◆ Task details ◆
Search the data for the string "node" and gather each line it is in.

┌──

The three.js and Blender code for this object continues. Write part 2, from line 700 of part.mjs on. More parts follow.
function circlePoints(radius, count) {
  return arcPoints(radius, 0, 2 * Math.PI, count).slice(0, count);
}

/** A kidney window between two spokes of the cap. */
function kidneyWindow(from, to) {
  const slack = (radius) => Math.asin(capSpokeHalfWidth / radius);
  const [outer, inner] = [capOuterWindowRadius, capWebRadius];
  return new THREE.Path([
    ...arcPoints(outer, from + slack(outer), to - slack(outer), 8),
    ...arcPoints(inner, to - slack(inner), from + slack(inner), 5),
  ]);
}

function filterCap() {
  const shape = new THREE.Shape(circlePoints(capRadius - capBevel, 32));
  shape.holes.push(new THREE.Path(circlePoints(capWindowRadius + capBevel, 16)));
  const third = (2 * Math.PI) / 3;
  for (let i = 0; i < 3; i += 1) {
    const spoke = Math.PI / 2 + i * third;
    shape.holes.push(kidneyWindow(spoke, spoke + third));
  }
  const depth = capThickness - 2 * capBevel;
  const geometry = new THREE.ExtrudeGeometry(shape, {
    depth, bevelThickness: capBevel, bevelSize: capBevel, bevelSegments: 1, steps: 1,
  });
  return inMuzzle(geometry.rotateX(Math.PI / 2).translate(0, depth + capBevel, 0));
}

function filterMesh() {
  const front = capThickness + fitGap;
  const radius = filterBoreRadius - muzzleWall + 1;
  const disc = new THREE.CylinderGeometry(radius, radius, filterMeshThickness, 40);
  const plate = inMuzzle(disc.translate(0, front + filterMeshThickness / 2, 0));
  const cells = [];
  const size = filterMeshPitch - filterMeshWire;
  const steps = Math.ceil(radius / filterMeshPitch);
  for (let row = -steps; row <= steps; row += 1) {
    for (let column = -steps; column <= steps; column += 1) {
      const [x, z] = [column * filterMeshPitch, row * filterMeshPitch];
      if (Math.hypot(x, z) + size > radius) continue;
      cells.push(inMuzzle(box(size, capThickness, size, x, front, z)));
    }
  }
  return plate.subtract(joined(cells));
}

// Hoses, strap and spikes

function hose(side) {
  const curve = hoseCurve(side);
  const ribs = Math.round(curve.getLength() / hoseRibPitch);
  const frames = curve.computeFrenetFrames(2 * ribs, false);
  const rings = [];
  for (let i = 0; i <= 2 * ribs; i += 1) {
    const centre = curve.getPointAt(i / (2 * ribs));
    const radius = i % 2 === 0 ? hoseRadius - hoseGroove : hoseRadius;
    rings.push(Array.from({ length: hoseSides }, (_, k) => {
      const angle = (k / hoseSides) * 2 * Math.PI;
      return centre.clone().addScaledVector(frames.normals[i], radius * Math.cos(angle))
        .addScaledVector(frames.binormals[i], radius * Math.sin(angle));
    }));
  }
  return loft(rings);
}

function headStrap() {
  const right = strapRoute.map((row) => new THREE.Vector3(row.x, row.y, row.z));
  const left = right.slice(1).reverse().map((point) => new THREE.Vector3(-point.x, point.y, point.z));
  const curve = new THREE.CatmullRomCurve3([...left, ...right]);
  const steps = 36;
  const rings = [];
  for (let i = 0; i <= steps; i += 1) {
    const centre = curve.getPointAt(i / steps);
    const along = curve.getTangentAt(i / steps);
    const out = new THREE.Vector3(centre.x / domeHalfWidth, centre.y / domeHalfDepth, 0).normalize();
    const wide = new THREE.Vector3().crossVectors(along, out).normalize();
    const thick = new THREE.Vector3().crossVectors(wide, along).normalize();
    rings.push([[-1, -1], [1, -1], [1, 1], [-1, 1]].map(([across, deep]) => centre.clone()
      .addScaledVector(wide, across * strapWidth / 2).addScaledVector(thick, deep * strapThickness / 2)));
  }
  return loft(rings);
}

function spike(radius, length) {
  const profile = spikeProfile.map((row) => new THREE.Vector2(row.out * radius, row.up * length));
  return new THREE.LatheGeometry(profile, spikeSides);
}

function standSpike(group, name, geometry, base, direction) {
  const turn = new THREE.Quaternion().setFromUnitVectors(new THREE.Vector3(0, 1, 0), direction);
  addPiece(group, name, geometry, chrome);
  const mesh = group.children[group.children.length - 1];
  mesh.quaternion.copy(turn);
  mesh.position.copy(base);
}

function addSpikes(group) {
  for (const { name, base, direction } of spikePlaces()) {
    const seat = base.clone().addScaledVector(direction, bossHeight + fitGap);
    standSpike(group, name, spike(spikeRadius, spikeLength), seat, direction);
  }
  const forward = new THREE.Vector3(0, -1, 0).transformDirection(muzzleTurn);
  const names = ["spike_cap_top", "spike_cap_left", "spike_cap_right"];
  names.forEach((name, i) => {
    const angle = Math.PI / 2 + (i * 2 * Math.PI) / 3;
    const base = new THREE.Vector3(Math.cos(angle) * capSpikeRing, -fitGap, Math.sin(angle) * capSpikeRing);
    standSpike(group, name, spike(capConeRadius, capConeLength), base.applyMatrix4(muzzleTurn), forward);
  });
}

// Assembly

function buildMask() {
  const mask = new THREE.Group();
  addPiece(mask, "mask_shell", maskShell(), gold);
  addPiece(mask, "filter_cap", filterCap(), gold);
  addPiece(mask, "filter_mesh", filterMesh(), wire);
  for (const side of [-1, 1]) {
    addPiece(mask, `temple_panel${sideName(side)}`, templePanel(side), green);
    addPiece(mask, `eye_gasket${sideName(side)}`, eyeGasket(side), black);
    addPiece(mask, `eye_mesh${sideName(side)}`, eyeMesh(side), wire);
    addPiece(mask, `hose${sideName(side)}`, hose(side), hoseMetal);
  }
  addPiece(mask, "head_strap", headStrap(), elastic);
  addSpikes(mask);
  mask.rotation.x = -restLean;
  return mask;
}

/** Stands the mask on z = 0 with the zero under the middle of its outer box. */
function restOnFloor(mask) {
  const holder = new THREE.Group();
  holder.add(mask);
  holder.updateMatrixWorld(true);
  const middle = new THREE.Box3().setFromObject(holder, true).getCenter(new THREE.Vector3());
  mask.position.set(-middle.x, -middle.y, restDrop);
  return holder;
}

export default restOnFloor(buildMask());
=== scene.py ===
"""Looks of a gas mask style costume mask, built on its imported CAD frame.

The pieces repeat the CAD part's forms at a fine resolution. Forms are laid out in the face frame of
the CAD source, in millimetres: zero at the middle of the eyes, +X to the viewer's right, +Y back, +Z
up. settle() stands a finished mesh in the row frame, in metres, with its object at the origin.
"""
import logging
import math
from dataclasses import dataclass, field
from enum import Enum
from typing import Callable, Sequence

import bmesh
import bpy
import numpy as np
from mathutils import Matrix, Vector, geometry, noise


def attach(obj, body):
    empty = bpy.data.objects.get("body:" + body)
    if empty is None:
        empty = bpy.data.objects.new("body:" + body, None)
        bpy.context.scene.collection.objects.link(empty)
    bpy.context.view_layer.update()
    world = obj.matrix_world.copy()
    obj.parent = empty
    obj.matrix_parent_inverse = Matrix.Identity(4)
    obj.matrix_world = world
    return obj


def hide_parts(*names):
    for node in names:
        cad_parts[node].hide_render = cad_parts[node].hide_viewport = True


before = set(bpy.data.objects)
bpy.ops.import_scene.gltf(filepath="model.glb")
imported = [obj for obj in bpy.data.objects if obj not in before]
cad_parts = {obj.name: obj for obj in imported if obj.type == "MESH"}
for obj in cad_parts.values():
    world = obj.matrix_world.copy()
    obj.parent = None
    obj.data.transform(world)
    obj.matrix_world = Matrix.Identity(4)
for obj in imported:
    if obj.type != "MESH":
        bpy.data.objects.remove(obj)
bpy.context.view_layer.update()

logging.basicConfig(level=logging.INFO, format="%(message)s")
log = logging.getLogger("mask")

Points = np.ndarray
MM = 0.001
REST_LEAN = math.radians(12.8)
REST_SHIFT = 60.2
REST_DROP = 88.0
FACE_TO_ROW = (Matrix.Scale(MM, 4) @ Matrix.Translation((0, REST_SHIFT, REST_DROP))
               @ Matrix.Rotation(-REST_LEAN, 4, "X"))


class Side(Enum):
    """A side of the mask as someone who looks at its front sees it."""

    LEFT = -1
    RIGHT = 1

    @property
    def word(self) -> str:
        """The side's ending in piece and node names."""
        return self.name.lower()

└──

◆ Answer to this exercise ◆
    for node in names:
        cad_parts[node].hide_render = cad_parts[node].hide_viewport = True
        """The side's ending in piece and node names."""